[What the exercise asks]: List the lines of this listing that hold the word "from".

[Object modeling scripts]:
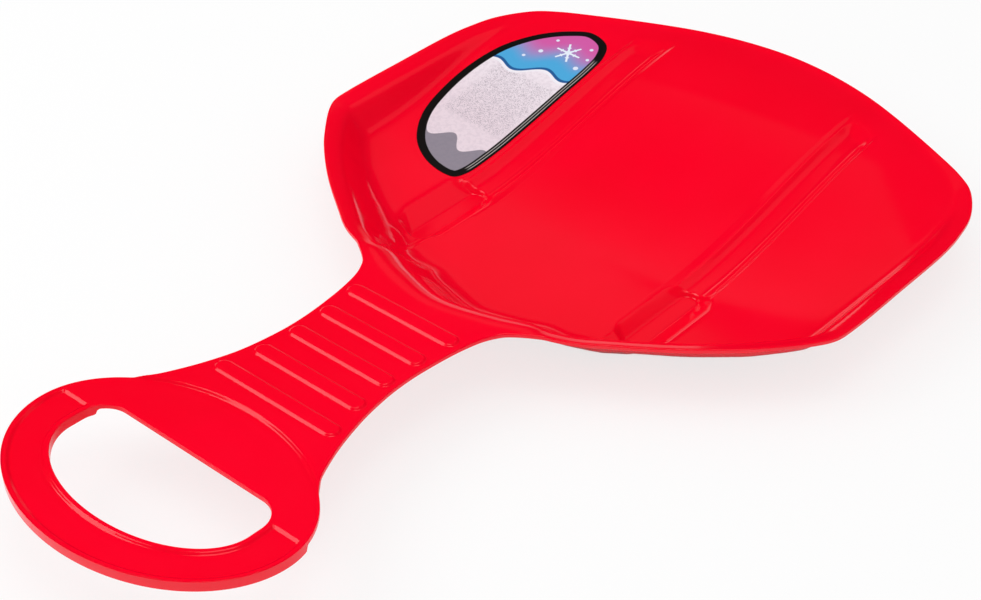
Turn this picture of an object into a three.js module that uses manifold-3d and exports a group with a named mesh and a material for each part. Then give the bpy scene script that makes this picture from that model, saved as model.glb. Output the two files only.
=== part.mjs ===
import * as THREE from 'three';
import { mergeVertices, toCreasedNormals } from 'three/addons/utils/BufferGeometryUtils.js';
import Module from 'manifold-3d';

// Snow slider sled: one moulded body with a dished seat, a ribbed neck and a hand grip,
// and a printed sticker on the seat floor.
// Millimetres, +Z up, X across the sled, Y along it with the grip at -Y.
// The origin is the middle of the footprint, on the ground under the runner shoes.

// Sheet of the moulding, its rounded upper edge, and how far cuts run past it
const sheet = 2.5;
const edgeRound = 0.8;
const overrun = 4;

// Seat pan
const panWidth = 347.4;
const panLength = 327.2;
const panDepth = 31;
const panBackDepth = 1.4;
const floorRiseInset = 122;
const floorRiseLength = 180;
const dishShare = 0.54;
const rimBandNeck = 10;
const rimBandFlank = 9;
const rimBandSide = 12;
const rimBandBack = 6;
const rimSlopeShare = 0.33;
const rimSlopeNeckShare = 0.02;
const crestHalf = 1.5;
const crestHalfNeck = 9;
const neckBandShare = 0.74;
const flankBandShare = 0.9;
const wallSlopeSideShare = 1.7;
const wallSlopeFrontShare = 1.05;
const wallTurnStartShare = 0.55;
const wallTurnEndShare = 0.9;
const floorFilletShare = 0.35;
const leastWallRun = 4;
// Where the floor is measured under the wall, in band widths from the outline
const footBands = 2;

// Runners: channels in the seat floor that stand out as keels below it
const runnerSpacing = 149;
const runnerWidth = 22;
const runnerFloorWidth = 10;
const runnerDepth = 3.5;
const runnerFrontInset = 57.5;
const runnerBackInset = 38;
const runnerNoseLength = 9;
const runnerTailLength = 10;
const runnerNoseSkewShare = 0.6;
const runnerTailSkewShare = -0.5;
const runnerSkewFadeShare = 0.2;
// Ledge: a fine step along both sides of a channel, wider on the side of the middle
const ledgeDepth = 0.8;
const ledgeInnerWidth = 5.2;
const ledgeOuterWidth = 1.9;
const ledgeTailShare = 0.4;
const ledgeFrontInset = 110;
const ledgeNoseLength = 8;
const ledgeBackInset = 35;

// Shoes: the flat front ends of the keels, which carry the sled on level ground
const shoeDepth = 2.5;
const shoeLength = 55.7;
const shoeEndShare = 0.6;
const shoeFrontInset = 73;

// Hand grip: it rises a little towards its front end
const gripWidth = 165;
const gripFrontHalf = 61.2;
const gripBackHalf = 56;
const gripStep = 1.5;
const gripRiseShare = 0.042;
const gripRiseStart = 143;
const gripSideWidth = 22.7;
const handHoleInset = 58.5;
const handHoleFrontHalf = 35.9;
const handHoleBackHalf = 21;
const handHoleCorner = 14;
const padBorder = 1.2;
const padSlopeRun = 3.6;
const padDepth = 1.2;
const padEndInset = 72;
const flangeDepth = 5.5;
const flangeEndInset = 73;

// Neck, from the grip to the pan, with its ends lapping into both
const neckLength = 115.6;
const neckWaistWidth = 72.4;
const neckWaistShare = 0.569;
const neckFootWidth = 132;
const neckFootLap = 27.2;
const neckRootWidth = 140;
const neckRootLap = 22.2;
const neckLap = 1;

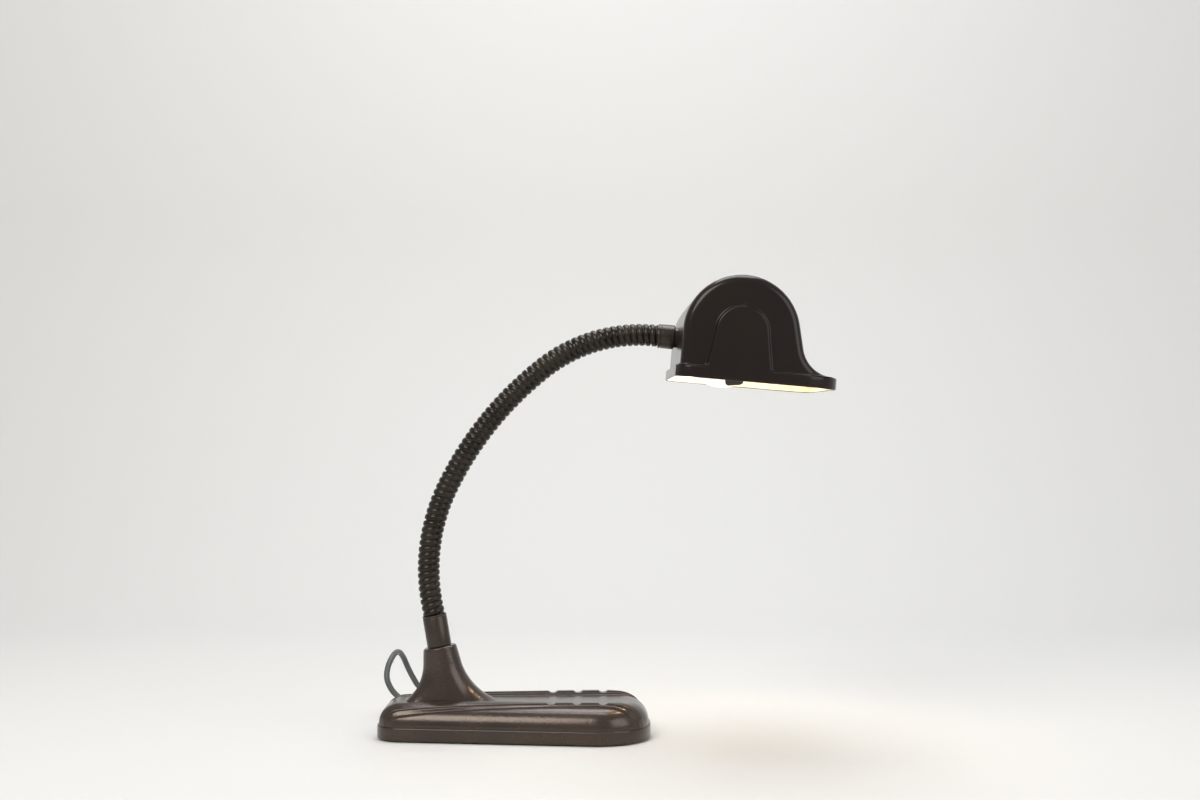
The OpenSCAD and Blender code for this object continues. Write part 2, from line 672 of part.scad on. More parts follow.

[Written solution]:
Turn this picture of an object into a three.js module that uses manifold-3d and exports a group with a named mesh and a material for each part. Then give the bpy scene script that makes this picture from that model, saved as model.glb. Output the two files only.
import * as THREE from 'three';
import { mergeVertices, toCreasedNormals } from 'three/addons/utils/BufferGeometryUtils.js';
import Module from 'manifold-3d';
// Where the floor is measured under the wall, in band widths from the outline
// Neck, from the grip to the pan, with its ends lapping into both
The OpenSCAD and Blender code for this object continues. Write part 2, from line 672 of part.scad on. More parts follow.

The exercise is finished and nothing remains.